Learning programming is not just a skill; it’s a gateway to limitless creativity and innovation. Take inspiration from young prodigies like Idder Moutia, who started coding at the age of 11 and continues to explore the vast opportunities offered by technology. His journey is a source of inspiration, proving that age is not a barrier to learning and mastering programming.

Also, discover forward-thinking institutions like School 1337, a talent incubator where passion and competence converge. These stimulating environments are fertile grounds to cultivate your curiosity and develop your programming skills.

As educators and students, you are in control of this educational journey. Encourage curiosity, foster innovation, and embrace challenges. Programming is a universal language that opens countless doors in the fields of technology, science, and beyond.

Take the reins of your learning, create, explore, and innovate. The world of coding is vast and filled with possibilities — take the leap and discover where your ideas can lead you.

Conclusion

The use of educational IDEs such as EduPython, recent versions of TI-83 or TI-84 Edition Python graphing calculators, programmable educational robots, and the Raspberry Pi Pico in Python education opens new pedagogical perspectives and broadens the horizons of programming learning. They offer students the opportunity to explore areas such as robotics, electronics, and automation while developing their Python skills.

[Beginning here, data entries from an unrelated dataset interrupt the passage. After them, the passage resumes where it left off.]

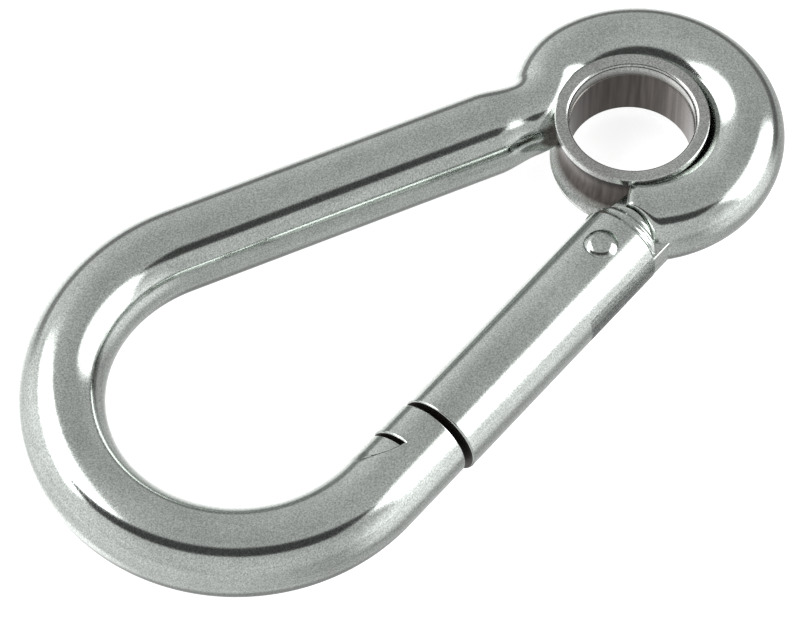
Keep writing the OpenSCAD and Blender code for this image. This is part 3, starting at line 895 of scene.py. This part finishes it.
# ---------------------------------------------------------------------------------------------
# Floor and light
# The hook lies on a pale table in a light tent: grey walls, a soft box behind the wall beyond the
# eye and another beyond the bow, and the dark slot that the lens looks through.
# ---------------------------------------------------------------------------------------------
FLOOR_HALF = 6.0
FLOOR_GAP = 0.00005
corners = [(-1, -1), (1, -1), (1, 1), (-1, 1)]
floor_mesh = bpy.data.meshes.new("floor")
floor_mesh.from_pydata(
    [(FLOOR_HALF * x, FLOOR_HALF * y, cad_low.z - FLOOR_GAP) for x, y in corners], [], [(0, 1, 2, 3)]
)
floor = bpy.data.objects.new("floor", floor_mesh)
bpy.context.scene.collection.objects.link(floor)
table_paint, table_tree = new_material("white table")
table_surface = add(
    table_tree, "ShaderNodeBsdfPrincipled", Base_Color=linear("#F2F2F2"), Roughness=0.7,
    Emission_Color=linear("#FFFFFF"), Emission_Strength=0.75,
)
add(table_tree, "ShaderNodeOutputMaterial", [("Surface", table_surface.outputs["BSDF"])])
floor_mesh.materials.append(table_paint)
floor.visible_glossy = False

world = bpy.data.worlds.new("light tent")
bpy.context.scene.world = world
world.use_nodes = True
tent = world.node_tree
tent.nodes.clear()
ray = add(tent, "ShaderNodeTexCoord").outputs["Generated"]
NEAR_ZERO = 0.02
WALL_LIGHT = 0.54
BOX_LIGHT = 3.6
SCREEN_LIGHT = 0.7


def reckon(operation, *values):
    """One step of arithmetic on numbers and sockets."""
    node = add(tent, "ShaderNodeMath", operation=operation)
    for socket, value in zip(node.inputs, values):
        if isinstance(value, (int, float)):
            socket.default_value = value
        else:
            tent.links.new(value, socket)
    return node.outputs[0]


def along(direction):
    """How far the ray points along a direction."""
    node = add(tent, "ShaderNodeVectorMath", [(0, ray)], operation="DOT_PRODUCT")
    node.inputs[1].default_value = direction
    return node.outputs["Value"]


def inside(value, half, soft):
    """1 where a value lies between -half and +half, falling smoothly to 0 over a soft edge."""
    node = add(
        tent, "ShaderNodeMapRange", [("Value", reckon("ABSOLUTE", value))], interpolation_type="SMOOTHSTEP",
        From_Min=half - soft, From_Max=half + soft, To_Min=1.0, To_Max=0.0,
    )
    return node.outputs["Result"]


def soft_box(azimuth, elevation, half_width, half_height, soft):
    """A soft-edged rectangle of tent wall, 1 inside and 0 outside. Its middle is at an azimuth, where 0 is
    +Y and 90 is +X, and an elevation; its half width and half height are in degrees, like both of those."""
    a, e = math.radians(azimuth), math.radians(elevation)
    forward = (math.sin(a) * math.cos(e), math.cos(a) * math.cos(e), math.sin(e))
    right = (math.cos(a), -math.sin(a), 0)
    up = (-math.sin(a) * math.sin(e), -math.cos(a) * math.sin(e), math.cos(e))
    ahead = reckon("MAXIMUM", along(forward), NEAR_ZERO)
    across = inside(reckon("DIVIDE", along(right), ahead), math.tan(math.radians(half_width)), soft)
    upright = inside(reckon("DIVIDE", along(up), ahead), math.tan(math.radians(half_height)), soft)
    return reckon("MULTIPLY", across, upright)


# The soft boxes beyond the eye and beyond the bow, and a pale screen low down beside the eye, which
# lights the gate's lower side
eye_box = soft_box(-61, 28, 22, 20, 0.12)
bow_box = soft_box(146, 44, 24, 16, 0.10)
low_screen = reckon("MULTIPLY", soft_box(-40, -6, 27, 26, 0.3), SCREEN_LIGHT)

# The slot is a crescent in the tent's roof, on the lens's side: its far edge curves back at both ends. Its
# place and size are measured on a roof one unit above the hook.
SLOT_LIGHT = 0.07
SLOT_BEND = 0.2
SLOT_LEAN = -0.06
SLOT_MIDDLE = 0.63
SLOT_HALF_WIDTH = 0.28
SLOT_SHIFT = 0.2
SLOT_HALF_LENGTH = 1.15
height = reckon("MAXIMUM", along((0, 0, 1)), NEAR_ZERO)
half_root = math.sqrt(0.5)
slot_along = reckon("DIVIDE", along((half_root, -half_root, 0)), height)
slot_across = reckon("DIVIDE", along((half_root, half_root, 0)), height)
curve = reckon("MULTIPLY", reckon("MULTIPLY", slot_along, slot_along), SLOT_BEND)
curve = reckon("MULTIPLY_ADD", slot_along, SLOT_LEAN, curve)
slot_mask = reckon(
    "MULTIPLY",
    inside(reckon("SUBTRACT", reckon("ADD", slot_across, curve), SLOT_MIDDLE), SLOT_HALF_WIDTH, 0.05),
    inside(reckon("SUBTRACT", slot_along, SLOT_SHIFT), SLOT_HALF_LENGTH, 0.08),
)

# The walls are paler towards the bow and the gate's side, and glow round the soft box beyond the bow
WALL_RISE = 0.2
WALL_GLOW = 0.6
walls = reckon("MULTIPLY_ADD", reckon("MAXIMUM", along((0.6, 0.8, 0)), 0), WALL_RISE, WALL_LIGHT)
glow = reckon("MAXIMUM", along((0.6, -0.8, 0)), 0)
walls = reckon("MULTIPLY_ADD", reckon("MULTIPLY", glow, glow), WALL_GLOW, walls)
boxes = reckon("MULTIPLY", reckon("ADD", eye_box, bow_box), BOX_LIGHT)
lit = reckon("ADD", reckon("ADD", walls, low_screen), boxes)
dark = reckon("MULTIPLY", reckon("SUBTRACT", SLOT_LIGHT, lit), slot_mask)
upper = reckon("ADD", lit, dark)


def ramp(value, start, end):
    """0 before a value reaches start, rising smoothly to 1 at end. Start may be the larger of the two."""
    node = add(
        tent, "ShaderNodeMapRange", [("Value", value)], interpolation_type="SMOOTHSTEP",
        From_Min=start, From_Max=end, To_Min=0.0, To_Max=1.0,
    )
    return node.outputs["Result"]


# Below the horizon the metal sees the lit table: paler towards the bow's soft box, with one bright pool
# behind the spine and one under that box, and the hook's own shade straight below. A dark line marks the
# table's far edge, on the side away from the lens.
TABLE_LIGHT = 0.72
TABLE_RISE = 0.3
SPINE_POOL = 0.6
BOW_POOL = 0.7
OWN_SHADE = -0.5
EDGE_DROP = 0.06
EDGE_HALF = 0.16
EDGE_DARK = -0.65
level = along((0, 0, 1))
table = reckon("MULTIPLY_ADD", along((0.8, -0.6, 0)), TABLE_RISE, TABLE_LIGHT)
pools = reckon("MULTIPLY", soft_box(-157, -42, 26, 20, 0.25), SPINE_POOL)
pools = reckon("MULTIPLY_ADD", soft_box(143, -57, 22, 9, 0.15), BOW_POOL, pools)
shade = reckon("MULTIPLY_ADD", ramp(level, -0.9, -0.99), OWN_SHADE, 1.0)
table = reckon("MULTIPLY", reckon("ADD", reckon("ADD", table, low_screen), pools), shade)
edge_side = ramp(along((-0.75, -0.66, 0)), 0.35, 0.6)
edge_line = reckon("MULTIPLY", inside(reckon("ADD", level, EDGE_DROP), EDGE_HALF, 0.06), edge_side)
below = ramp(level, 0.0, -0.06)
share = reckon("MULTIPLY", reckon("SUBTRACT", table, upper), below)
both = reckon("ADD", upper, share)
strength = reckon("MULTIPLY", both, reckon("MULTIPLY_ADD", edge_line, EDGE_DARK, 1.0))
tent_light = add(tent, "ShaderNodeBackground", [("Strength", strength)], Color=linear("#FFFFFF"))
plain = add(tent, "ShaderNodeBackground", Color=linear("#FFFFFF"), Strength=1.0)
seen = add(tent, "ShaderNodeLightPath").outputs["Is Camera Ray"]
shown = add(
    tent, "ShaderNodeMixShader",
    [("Fac", seen), (1, tent_light.outputs["Background"]), (2, plain.outputs["Background"])],
)
add(tent, "ShaderNodeOutputWorld", [("Surface", shown.outputs["Shader"])])
bpy.context.scene.view_settings.view_transform = "Standard"
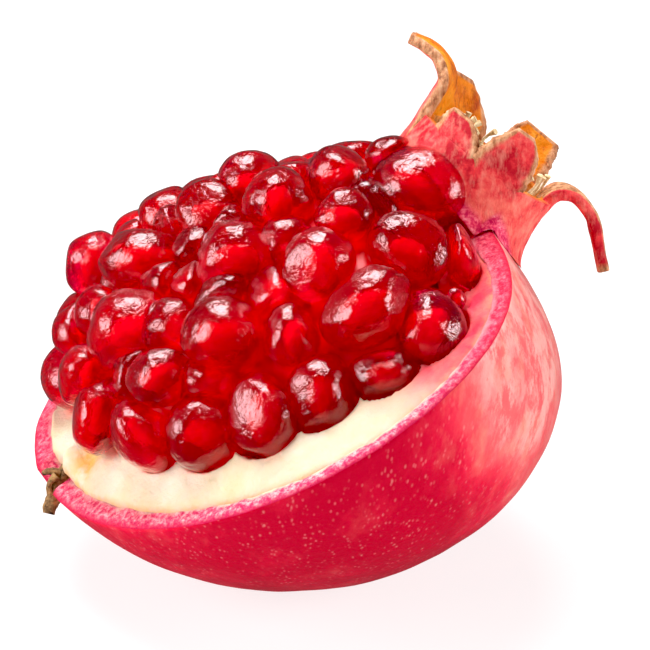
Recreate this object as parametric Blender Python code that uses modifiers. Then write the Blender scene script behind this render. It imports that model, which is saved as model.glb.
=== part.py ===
"""Pomegranate with the upper part of its rind lifted off, in metres, +Z up.

A red rind bowl, its cream pith, the dome of arils that stands in it, the calyx with its curled
sepals and dried stamens, and the stub of the stem. The fruit stands on a small flat spot.
"""

import math
import random

import bmesh
import bpy
from mathutils import Matrix, Vector

MM = 0.001
GAP = 0.3 * MM  # between pieces that touch
MERGE = 0.01 * MM  # corners nearer than this are one
GOLDEN_TURN = math.pi * (3 - math.sqrt(5))  # spreads places evenly round a spiral

# Fruit body, a turned shape about the axis from stem to crown
RADIUS = 42.0 * MM
STEM_LENGTH = 43.3 * MM  # from the widest circle to the stem pole
CROWN_LENGTH = 25.9 * MM  # from the widest circle to the crown pole
STEM_POWER = 1.076  # above 1 draws the stem end in
CROWN_POWER = 0.478  # below 1 squares the shoulder
RIND = 1.8 * MM
BODY_SIDES = 64
BODY_RINGS = 22
INNER_SIDES = 40
INNER_RINGS = 14
SEAT_SIDES = 48
SEAT_RINGS = 18

# How the fruit lies
CENTRE = Vector((0.5 * MM, 0.2 * MM, 41.0 * MM))
CROWN_RISE = math.radians(37.7)  # the axis above the table
CROWN_HEADING = math.radians(13.1)  # from +X towards +Y

# The cut that took the lid off
CUT_DROP = 3.26 * MM  # below the fruit's middle
CUT_PITCH = math.radians(5.5)  # the axis rises out of the cut by this
CUT_ROLL = math.radians(4.25)  # towards -Y
BACK_START = 3.0 * MM  # behind this line the cut slopes down
BACK_DIP = math.radians(9)

# The bed of arils, a rounded heap on the cut: along the fruit, across it, and up or down
BED_MIDDLE = Vector((-8.1, 0, -1.3)) * MM
BED_STEMWARD = 31.7 * MM
BED_CROWNWARD = 32.3 * MM
BED_WIDTH = 34.2 * MM
BED_HEIGHT = 22.3 * MM
BED_DEPTH = 29.0 * MM
BED_SQUARENESS = 5  # of the crown end, where 2 is an ellipse
BACK_SLOPE = Vector((0.39, 0.46, 0.80))  # the heap falls away behind and towards the crown
BACK_REACH = 19.6 * MM
SIGHT_STEP = 0.2 * MM
SIGHT_REACH = 2 * BED_WIDTH  # a sight line is followed this far on either side of the middle
HALVINGS = 30  # of the stretch in which the bed's surface is looked for
ARIL_RADIUS = 4.9 * MM
ARIL_SPACING = 7.7 * MM
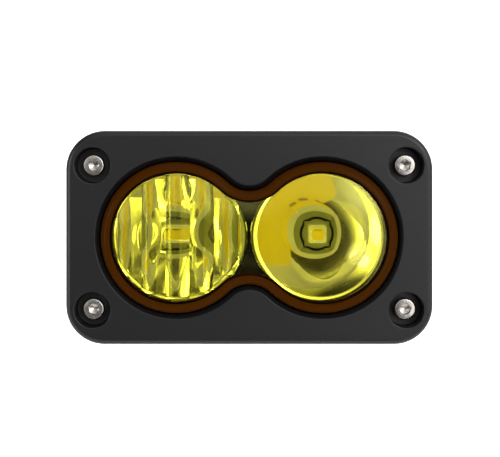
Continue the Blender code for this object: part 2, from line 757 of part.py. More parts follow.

These tools make programming learning more accessible, interactive, and connected to real-world applications in STEM fields. They are major assets for educators who want to impart programming skills while enhancing understanding of mathematics and science. They open the door to infinite learning possibilities. Encourage your students to immerse themselves in this world of interactive and creative learning. Who knows what future innovations they might inspire?